Symbols and brand names
The use of symbols as soft power instruments has been a crucial aspect of global diplomacy. The Russian bear, Chinese dragon, ASEAN tigers, Indian elephant, Uncle Sams, Kabuki and Coke and KFC are images that mesmerise the global audience. Korean, Chinese and Japanese diplomacy is full of symbols and brand names. One encounters all these symbols and objects in the famous Jianchuan Private Museum in Chengdu in China. During the Cultural Revolution, extensive use of calligraphy, clocks, mirrors, badges, mugs, plates, bowls, sculptures, tea pots, jars, vats, plaques and new China porcelain was made as propaganda items.

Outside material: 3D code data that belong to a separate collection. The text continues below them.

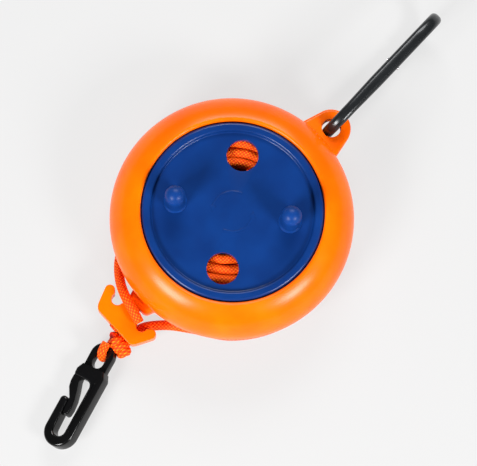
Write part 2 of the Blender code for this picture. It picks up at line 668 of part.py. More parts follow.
def carabiner_frame():
    line = spread([Vector((u, v, 0)) * MM for u, v in FRAME_LINE], 5 * MM)
    frame = settled(tube("carabiner_frame", line, CARABINER_BAR_R, ANODISED, resolution=2))
    middle = -CARABINER_HALF
    hinge_tongue = box("hinge_tongue", (11 * MM, middle - 1.8 * MM, -TONGUE_HALF_T),
                       (17.4 * MM, middle + 1.8 * MM, TONGUE_HALF_T))
    nose_tongue = box("nose_tongue", (53.4 * MM, middle - 1.7 * MM, -TONGUE_HALF_T),
                      (63.4 * MM, middle + 1.7 * MM, TONGUE_HALF_T))
    frame = combine(frame, "UNION", [hinge_tongue, nose_tongue])
    notch = box("notch", (NOSE_PIN_U - RIVET_R - 0.25 * MM, middle - RIVET_R - 0.2 * MM, -2 * MM),
                (NOSE_PIN_U + RIVET_R + 0.25 * MM, middle + 3 * MM, 2 * MM), None, CUTTERS)
    bore = along_width("bore", RIVET_R + CLEAR, (GATE_HINGE_U, middle), 4 * MM, None, CUTTERS)
    return shaded(move(combine(frame, "DIFFERENCE", [notch, bore]), carabiner_place()), 50)


def carabiner_gate():
    middle = -CARABINER_HALF
    low, high = 13.8 * MM, GATE_END_U
    bm = bmesh.new()
    bmesh.ops.create_cone(bm, cap_ends=True, segments=20, radius1=GATE_R, radius2=GATE_R, depth=high - low)
    rod = object_of(bm, "carabiner_gate", STEEL)
    place = Matrix.Translation(((low + high) / 2, middle, 0)) @ Matrix.Rotation(math.pi / 2, 4, "Y")
    move(rod, place)
    slots = [box("slot", (a, middle - 4 * MM, -SLOT_HALF_T), (b, middle + 4 * MM, SLOT_HALF_T), None, CUTTERS)
             for a, b in ((low - 1 * MM, 19.4 * MM), (52.4 * MM, high + 1 * MM))]
    bore = cylinder("bore", 1.35 * MM, 18 * MM, 30 * MM, (0, 0), None, CUTTERS, 16)
    move(bore, Matrix.Translation((0, middle, 0)) @ Matrix.Rotation(math.pi / 2, 4, "Y"))
    bores = [bore] + [along_width("bore", RIVET_R + 0.05 * MM, (u, middle), 4 * MM, None, CUTTERS)
                      for u in (GATE_HINGE_U, NOSE_PIN_U)]
    gate = move(combine(rod, "DIFFERENCE", slots + bores), carabiner_place())
    return shaded(pivot(gate, carabiner_place() @ Vector((GATE_HINGE_U, middle, 0))), 50)


def gate_pins():
    middle = -CARABINER_HALF
    for name, u, half in (("gate_rivet", GATE_HINGE_U, 2.9 * MM), ("nose_pin", NOSE_PIN_U, 4 * MM)):
        shaded(move(along_width(name, RIVET_R, (u, middle), half, STEEL), carabiner_place()))


def gate_spring():
    """The small coil in the gate's bore that closes the gate."""
    turns, points, first, last = 4, 6, 19.8 * MM, 29.4 * MM
    count = turns * points
    coil = [Vector((first + (last - first) * i / count,
                    -CARABINER_HALF + 0.85 * MM * math.cos(math.tau * i / points),
                    0.85 * MM * math.sin(math.tau * i / points))) for i in range(count + 1)]
    wire = settled(tube("gate_spring", coil, 0.22 * MM, STEEL, resolution=0))
    return shaded(move(wire, carabiner_place()), 60)


def build():
    front_case()
    rear_case()
    case_screws()
    spool_disc()
    for number, side in enumerate((90, 270), 1):
        finger_peg(f"finger_peg_{number}", math.degrees(SPOOL_TURN) + side)
    spool_core()
    spool_screws()
    axle_parts()
    cord_winding()
    cords()
    cleat()
    ball("stopper_knot", KNOT_AT, KNOT_R, CORD)
    snap_hook()
    snap_hook_gate()
    hook_loop()
    carabiner_frame()
    carabiner_gate()
    gate_pins()
    gate_spring()


build()
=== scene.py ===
"""Looks of a hand-wound cord reel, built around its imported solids.

Each group of pieces is one operator in the sidebar's Cord reel tab. Run as a script, the file makes
them all in order. Z is the spool's axis, +X points to the eyelet and -X to the spout.
"""

import math

import bmesh
import bpy
import numpy as np
from bpy.props import FloatProperty, FloatVectorProperty, IntProperty, PointerProperty
from mathutils import Matrix, Vector


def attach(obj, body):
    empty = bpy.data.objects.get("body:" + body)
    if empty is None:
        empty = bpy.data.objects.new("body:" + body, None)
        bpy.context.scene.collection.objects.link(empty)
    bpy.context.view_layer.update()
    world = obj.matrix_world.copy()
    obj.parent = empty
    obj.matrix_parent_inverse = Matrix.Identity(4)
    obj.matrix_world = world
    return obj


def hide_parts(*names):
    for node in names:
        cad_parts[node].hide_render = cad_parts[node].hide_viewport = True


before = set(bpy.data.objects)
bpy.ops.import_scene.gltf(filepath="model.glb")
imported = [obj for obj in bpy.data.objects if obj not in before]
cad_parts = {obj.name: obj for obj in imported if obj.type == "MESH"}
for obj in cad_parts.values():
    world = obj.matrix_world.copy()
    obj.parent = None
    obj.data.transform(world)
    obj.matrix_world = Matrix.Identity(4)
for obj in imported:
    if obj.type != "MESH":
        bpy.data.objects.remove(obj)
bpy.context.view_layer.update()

bl_info = {
    "name": "Cord reel",
    "version": (1, 0, 0),
    "blender": (4, 5, 0),
    "location": "View3D > Sidebar > Cord reel",
    "description": "Builds the visible pieces of a hand-wound cord reel around its solids",
    "category": "Add Mesh",
}

MM = 0.001
GAP = 0.3 * MM

# Case: two shells that meet at mid height, with a round section swept about Z.
CASE_R = 60 * MM
ROUND_R = 21 * MM
ROUND_CENTRE_R = CASE_R - ROUND_R
SPLIT_Z = ROUND_R
WALL = 2.5 * MM
LIP_R = 44.6 * MM
LIP_BASE_Z = 37.2 * MM
LIP_WALL = 2.2 * MM
LIP_ROLL_R = 1.3 * MM
POST_R = 7 * MM
POST_TOP_Z = 21 * MM

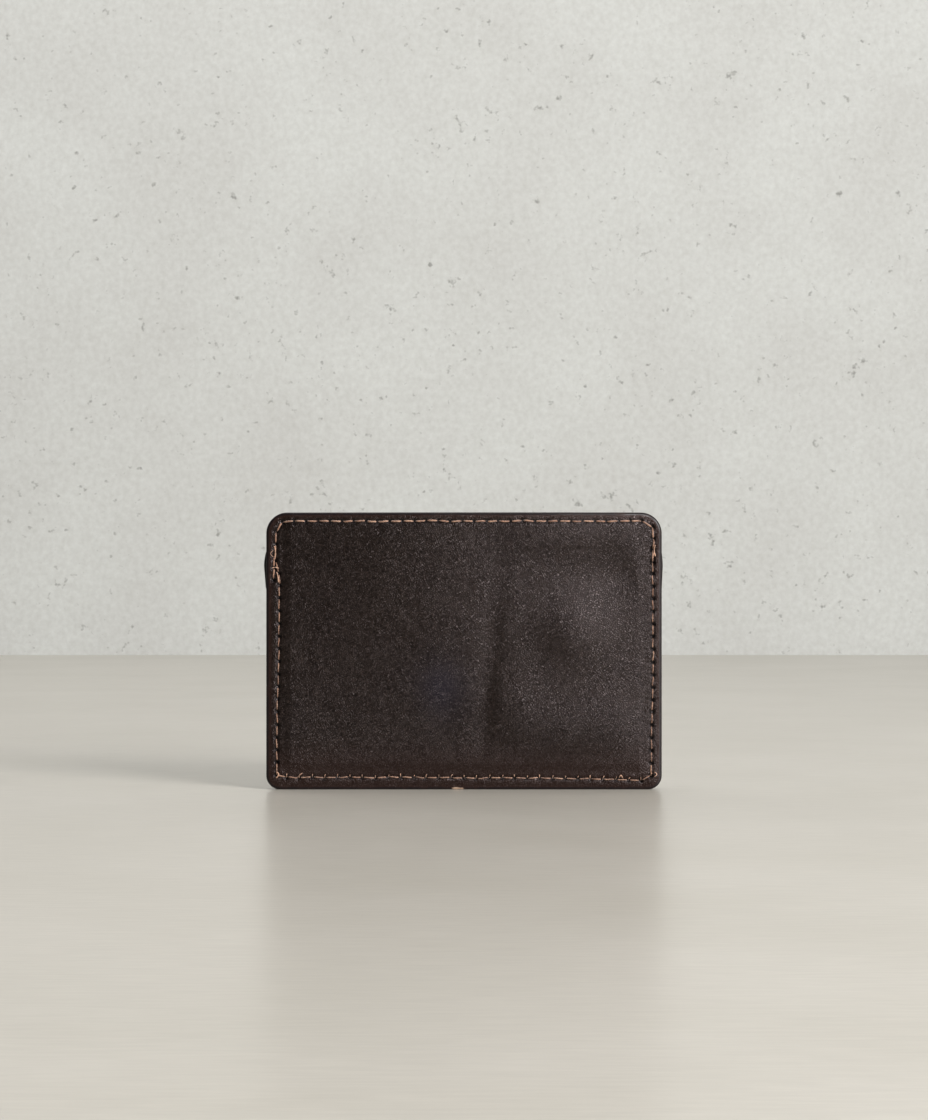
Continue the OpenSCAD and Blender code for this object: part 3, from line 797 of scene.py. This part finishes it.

Some deploy soft power in a quirky way. The British India government had serious geo-strategic challenges in the entire Himalayan region to stop Russian expansionism and thwart Chinese influences. The stumbling block was religion. Christianity in their sleeves and Buddhism in Tibet were two strikingly different faiths, beliefs and value systems. So in order to enter Tibet, they first used coercive tactics like the Younghusband Mission in 1903. However, it was just necessary but not sufficient. Therefore, they supplied modern gadgets like radios, wrist watches, hunting guns, Parker pens, binoculars and cameras as hitherto unknowns to attract the Tibetan elite. Tibet, an essentially orthodox society, witnessed football and cricket games as non-cultural soft power.
Lama is a former member of the National Security Advisory Board of the Government of India.